As a bonus, the set includes a playful rendition of “This Little Light of Mine” performed by Barrows, Shea and the selfadmittedly not-so-musical Graham.

Considering Others Better
In his typically humble fashion, Barrows tends to turn praise directed his way to God and back toward others.

During the taping, Bill Gaither took a moment to thank Barrows for the warm welcome that Gloria and Bill received when they first sang at a Billy Graham meeting—in front of some 70,000 people in Toronto, on a night when they performed “Because He Lives.”

“You made us feel like we were royalty,” Bill said.

“You were,” Barrows interjected.

“We felt so welcome, and I wanted to thank you for that.”

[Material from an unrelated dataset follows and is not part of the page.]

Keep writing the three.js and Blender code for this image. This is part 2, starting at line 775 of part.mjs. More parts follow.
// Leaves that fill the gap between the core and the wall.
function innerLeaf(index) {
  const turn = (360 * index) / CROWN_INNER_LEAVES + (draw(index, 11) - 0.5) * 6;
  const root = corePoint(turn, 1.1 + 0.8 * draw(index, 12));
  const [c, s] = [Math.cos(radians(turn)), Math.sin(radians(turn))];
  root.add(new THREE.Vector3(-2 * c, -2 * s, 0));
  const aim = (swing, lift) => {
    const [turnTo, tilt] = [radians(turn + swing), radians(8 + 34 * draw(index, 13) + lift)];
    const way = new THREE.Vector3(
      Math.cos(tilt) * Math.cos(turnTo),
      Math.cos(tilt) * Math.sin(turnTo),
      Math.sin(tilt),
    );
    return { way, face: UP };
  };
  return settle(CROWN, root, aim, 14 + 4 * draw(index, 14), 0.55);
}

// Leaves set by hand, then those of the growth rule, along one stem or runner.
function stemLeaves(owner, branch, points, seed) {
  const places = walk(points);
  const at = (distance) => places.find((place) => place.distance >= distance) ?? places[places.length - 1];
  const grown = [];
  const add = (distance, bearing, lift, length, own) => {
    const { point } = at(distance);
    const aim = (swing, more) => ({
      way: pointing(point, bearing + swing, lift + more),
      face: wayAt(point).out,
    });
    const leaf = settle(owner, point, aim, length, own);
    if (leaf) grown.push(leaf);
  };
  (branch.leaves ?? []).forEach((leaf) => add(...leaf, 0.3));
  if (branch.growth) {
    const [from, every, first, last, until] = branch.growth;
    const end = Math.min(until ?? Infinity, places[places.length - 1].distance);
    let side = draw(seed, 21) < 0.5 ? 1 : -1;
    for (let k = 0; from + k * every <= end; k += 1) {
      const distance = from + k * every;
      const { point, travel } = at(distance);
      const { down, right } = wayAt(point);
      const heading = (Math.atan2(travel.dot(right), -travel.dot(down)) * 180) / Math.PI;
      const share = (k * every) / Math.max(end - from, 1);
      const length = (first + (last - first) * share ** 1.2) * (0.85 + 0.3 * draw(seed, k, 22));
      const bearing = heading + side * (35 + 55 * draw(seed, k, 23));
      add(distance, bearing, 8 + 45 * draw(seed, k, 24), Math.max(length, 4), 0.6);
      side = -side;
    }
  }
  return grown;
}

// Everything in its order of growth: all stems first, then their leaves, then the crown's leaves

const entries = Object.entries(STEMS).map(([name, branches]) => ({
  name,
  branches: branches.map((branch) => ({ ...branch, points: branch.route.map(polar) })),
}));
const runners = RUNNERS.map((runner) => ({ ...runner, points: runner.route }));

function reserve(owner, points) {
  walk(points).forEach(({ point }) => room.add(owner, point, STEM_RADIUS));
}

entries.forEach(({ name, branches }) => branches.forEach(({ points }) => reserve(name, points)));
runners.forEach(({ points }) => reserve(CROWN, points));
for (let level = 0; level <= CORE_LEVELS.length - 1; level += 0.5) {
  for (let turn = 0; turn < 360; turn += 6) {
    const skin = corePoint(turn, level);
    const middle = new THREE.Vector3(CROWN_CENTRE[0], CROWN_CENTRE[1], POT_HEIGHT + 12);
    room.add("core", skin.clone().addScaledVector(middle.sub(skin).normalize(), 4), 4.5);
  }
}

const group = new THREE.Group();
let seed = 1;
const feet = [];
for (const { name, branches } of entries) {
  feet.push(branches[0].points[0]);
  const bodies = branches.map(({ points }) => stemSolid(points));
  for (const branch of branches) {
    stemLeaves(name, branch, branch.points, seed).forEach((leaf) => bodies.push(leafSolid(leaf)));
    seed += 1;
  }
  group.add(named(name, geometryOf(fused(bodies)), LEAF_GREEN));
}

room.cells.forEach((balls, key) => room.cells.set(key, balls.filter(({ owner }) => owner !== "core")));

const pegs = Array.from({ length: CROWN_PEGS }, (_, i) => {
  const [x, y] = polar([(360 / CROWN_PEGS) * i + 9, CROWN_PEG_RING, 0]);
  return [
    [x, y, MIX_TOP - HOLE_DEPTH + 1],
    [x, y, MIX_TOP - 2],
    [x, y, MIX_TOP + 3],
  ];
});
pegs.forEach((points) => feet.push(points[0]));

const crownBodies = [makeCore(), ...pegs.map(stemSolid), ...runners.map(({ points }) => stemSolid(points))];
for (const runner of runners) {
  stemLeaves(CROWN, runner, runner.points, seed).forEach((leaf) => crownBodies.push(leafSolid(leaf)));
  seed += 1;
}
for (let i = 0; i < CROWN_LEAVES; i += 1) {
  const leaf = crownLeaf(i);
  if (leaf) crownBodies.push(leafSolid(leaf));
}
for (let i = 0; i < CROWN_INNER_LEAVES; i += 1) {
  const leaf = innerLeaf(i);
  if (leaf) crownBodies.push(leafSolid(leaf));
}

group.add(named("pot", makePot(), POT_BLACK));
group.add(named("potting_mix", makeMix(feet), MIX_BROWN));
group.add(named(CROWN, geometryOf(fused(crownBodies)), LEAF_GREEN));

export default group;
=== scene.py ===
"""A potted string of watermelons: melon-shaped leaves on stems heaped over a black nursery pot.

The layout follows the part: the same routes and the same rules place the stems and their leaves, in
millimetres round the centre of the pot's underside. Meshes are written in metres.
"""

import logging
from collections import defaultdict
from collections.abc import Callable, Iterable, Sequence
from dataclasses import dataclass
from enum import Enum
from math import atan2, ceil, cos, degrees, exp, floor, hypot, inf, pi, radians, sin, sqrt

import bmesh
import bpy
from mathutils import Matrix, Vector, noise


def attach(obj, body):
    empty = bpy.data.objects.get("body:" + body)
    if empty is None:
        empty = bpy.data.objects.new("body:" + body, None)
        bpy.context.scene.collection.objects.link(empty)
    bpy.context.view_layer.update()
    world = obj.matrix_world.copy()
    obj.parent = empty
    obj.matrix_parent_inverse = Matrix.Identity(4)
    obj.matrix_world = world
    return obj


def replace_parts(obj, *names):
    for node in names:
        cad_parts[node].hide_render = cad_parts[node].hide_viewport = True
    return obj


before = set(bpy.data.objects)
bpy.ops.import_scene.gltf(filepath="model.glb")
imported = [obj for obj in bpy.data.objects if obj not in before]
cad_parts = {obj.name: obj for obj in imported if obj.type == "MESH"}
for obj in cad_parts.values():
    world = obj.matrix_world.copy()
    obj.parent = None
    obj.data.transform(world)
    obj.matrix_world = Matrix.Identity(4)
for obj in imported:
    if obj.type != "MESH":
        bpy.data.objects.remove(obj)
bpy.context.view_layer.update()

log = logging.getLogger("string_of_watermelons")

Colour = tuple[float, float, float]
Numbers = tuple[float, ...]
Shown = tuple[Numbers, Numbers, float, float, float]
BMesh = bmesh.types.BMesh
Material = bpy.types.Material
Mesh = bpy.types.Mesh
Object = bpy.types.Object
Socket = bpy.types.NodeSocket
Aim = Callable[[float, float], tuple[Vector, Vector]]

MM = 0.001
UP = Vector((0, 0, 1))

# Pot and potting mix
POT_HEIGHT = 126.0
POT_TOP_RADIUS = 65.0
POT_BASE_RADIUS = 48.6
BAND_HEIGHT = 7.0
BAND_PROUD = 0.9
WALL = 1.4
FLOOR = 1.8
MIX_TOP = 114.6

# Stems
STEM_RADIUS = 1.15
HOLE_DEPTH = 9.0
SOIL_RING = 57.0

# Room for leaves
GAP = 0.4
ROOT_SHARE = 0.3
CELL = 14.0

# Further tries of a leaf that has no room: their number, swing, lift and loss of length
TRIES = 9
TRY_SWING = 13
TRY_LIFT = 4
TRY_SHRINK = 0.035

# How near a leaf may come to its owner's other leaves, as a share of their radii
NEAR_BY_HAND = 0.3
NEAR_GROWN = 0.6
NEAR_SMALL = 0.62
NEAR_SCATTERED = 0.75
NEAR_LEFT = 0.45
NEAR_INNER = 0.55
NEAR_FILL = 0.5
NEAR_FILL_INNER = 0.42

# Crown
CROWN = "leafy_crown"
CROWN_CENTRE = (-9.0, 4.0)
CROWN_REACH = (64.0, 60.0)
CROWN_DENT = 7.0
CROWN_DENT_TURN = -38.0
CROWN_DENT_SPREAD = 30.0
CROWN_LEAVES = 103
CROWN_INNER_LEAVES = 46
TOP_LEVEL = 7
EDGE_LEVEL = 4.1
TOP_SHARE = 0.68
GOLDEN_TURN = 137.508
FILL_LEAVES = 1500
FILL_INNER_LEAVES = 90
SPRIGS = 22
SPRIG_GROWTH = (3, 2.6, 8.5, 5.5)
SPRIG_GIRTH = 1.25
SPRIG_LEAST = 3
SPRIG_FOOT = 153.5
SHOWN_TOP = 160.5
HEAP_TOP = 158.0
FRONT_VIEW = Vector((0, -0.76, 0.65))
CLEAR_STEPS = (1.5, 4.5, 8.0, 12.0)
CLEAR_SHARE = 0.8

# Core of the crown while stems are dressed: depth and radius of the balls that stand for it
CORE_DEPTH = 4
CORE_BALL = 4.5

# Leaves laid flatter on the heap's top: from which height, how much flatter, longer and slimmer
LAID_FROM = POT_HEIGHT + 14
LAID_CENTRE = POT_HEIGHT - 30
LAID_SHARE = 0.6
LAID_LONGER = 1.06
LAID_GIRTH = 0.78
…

“Thank you, Bill,” Barrows said.

“Whenever we announced the Gaithers and the Homecoming choir, we had a jammed house.”

Reflecting on his lengthy music ministry, Barrows said he has enjoyed the work because he considers music a high calling.

“Martin Luther said, ‘Next to the word of God, music deserves the highest praise. Because the gift of music combined with language was given to man that he might better proclaim the good news of the Gospel,’” said Barrows, who continues to do just that in the best ways that he knows how.

And yes, for him that almost always means breaking out in song.